The Death and Life of Great American Cities

She describes a trip to Boston's North End neighborhood in 1959, finding it friendly, safe, vibrant and healthy, and contrasting her experience against her conversations with elite planners and financiers in the area, who lament it as a "terrible slum" in need of renewal.

Branding the mainstream theory of cities as an "elaborately learned superstition" that had now penetrated the thinking of planners, bureaucrats, and bankers in equal measure, she briefly traces the origins of this "orthodox urbanism."

Garden City was conceived as a new master-planned form, a self-sufficient town removed from the noise and squalor of late 19th century London, ringed by agriculture green belts, with schools and housing surrounding a highly prescribed commercial center.

The Garden City would allow a maximum of 30,000 residents in each town, and called for a permanent public authority to carefully regulate land use and ward off the temptation to increase commercial activity or population density.

The Decentrists proposed to use regional planning as a means to ameliorate the woes of congested cities, attracting residents to a new life in lower-density fringes and suburbs and thereby thinning out the crowded urban core.

Jacobs highlights the anti-urban biases of the Garden City advocates and the Decentrists, especially their shared intuitions that communities should be self-contained units; that commingled land use created a chaotic, unpredictable, and negative environment; that the street was a bad locus for human interactions; that houses should be turned away from the street toward sheltered green spaces; that super-blocks fed by arterial roads were superior to small blocks with overlapping cross-roads; that any significant details should be dictated by permanent plan rather than shaped by organic dynamism; and that population density should be discouraged, or at least disguised to create a sense of isolation.

Jacobs continues her survey of orthodox urbanism with Le Corbusier, whose Radiant City concept envisioned twenty-four towering skyscrapers within a Great Park.

Jacobs concludes her introduction with a reference to the City Beautiful movement, which dotted downtown areas with civic centers, baroque boulevards, and new monument parks.

These efforts borrowed concepts from other contexts, such as single-use public space disconnected from natural walking routes and the imitation of the exposition grounds at the World's Fair in Chicago.

Jacobs admits that the ideas of the Garden City and the Decentrists made sense on their own terms: a suburban town appealing to privacy-oriented, automobile-loving personalities should tout its green space and low-density housing.

Jacobs' anti-orthodox frustration stems from the fact that their anti-urban biases somehow became an inextricable part of the mainstream academic and political consensus on how to design cities themselves, enshrined in course curricula and federal and state legislation affecting, inter alia, housing, mortgage financing, urban renewal, and zoning decisions.

"This is the most amazing event in the whole sorry tale: that finally people who sincerely wanted to strengthen great cities should adopt recipes frankly devised for undermining their economies and killing them."

Jacobs claims that a Brooklyn project successfully reduced vandalism and theft by opening the corridors to public view, equipping them as play spaces and narrow porches, and even letting tenants use them as picnic grounds.

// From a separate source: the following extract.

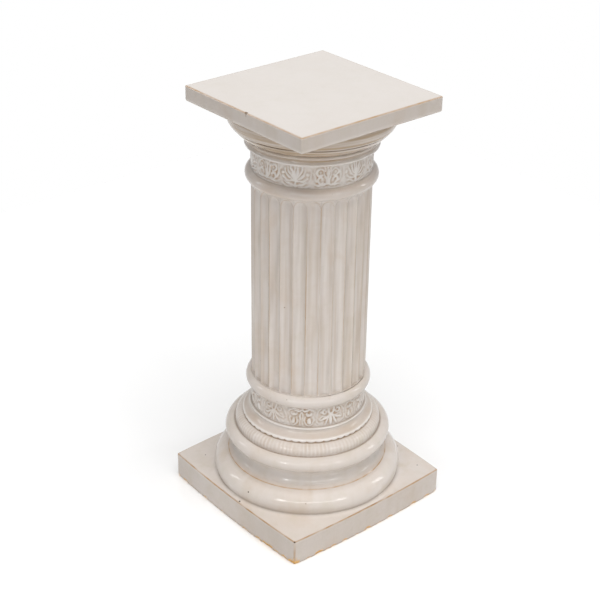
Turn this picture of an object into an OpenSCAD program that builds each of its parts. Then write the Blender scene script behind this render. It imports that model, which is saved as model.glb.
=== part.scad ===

Building on the idea that a bustling pedestrian environment is a prerequisite for city safety in the absence of a contracted surveillance force, Jacobs recommends a substantial quantity of stores, bars, restaurants, and other public places "sprinkled along the sidewalks" as a means to this end.

She argues that if city planners persist in ignoring sidewalk life, residents will resort to three coping mechanisms as the streets turn deserted and unsafe: 1) move out of the neighborhood, allowing the danger to persist for those too poor to move anywhere else, 2) retreat to the automobile, interacting with the city only as a motorist and never on foot, or 3) cultivate a sense of neighborhood "Turf", cordoning off upscale developments from unsavory surroundings using cyclone fences and patrolmen.

Residents in places with no sidewalk life are conditioned to avoid basic interactions with strangers, especially those of a different income, race, or educational background, to the extent that they cannot imagine having a deep personal relationship with others so unlike themselves.

Over countless minor interactions, children absorb the fact that the sidewalk's natural proprietors are invested in their safety and well-being, even lacking ties of kinship, close friendship, or formal responsibility.

Jacobs states that sidewalks of thirty to thirty-five feet in width are ideal, capable of accommodating any demands for general play, trees to shade the activity, pedestrian circulation, adult public life, and even loitering.

Jacobs offers four tenets of good park design: intricacy (stimulating a variety of uses and repeat users), centering (a main crossroads, pausing point, or climax), access to sunlight, and enclosure (the presence of buildings and a diversity of surroundings).

But with so many worthy urban investments going unfunded, Jacobs warns against "frittering away money on parks, playgrounds and project land uses too large, too frequent, too perfunctory, too ill-located, and hence too dull or too inconvenient to be used."

Jacobs ultimately defines neighborhood quality as a function of how well it can govern and protect itself over time, employing a combination of residential cooperation, political clout, and financial vitality.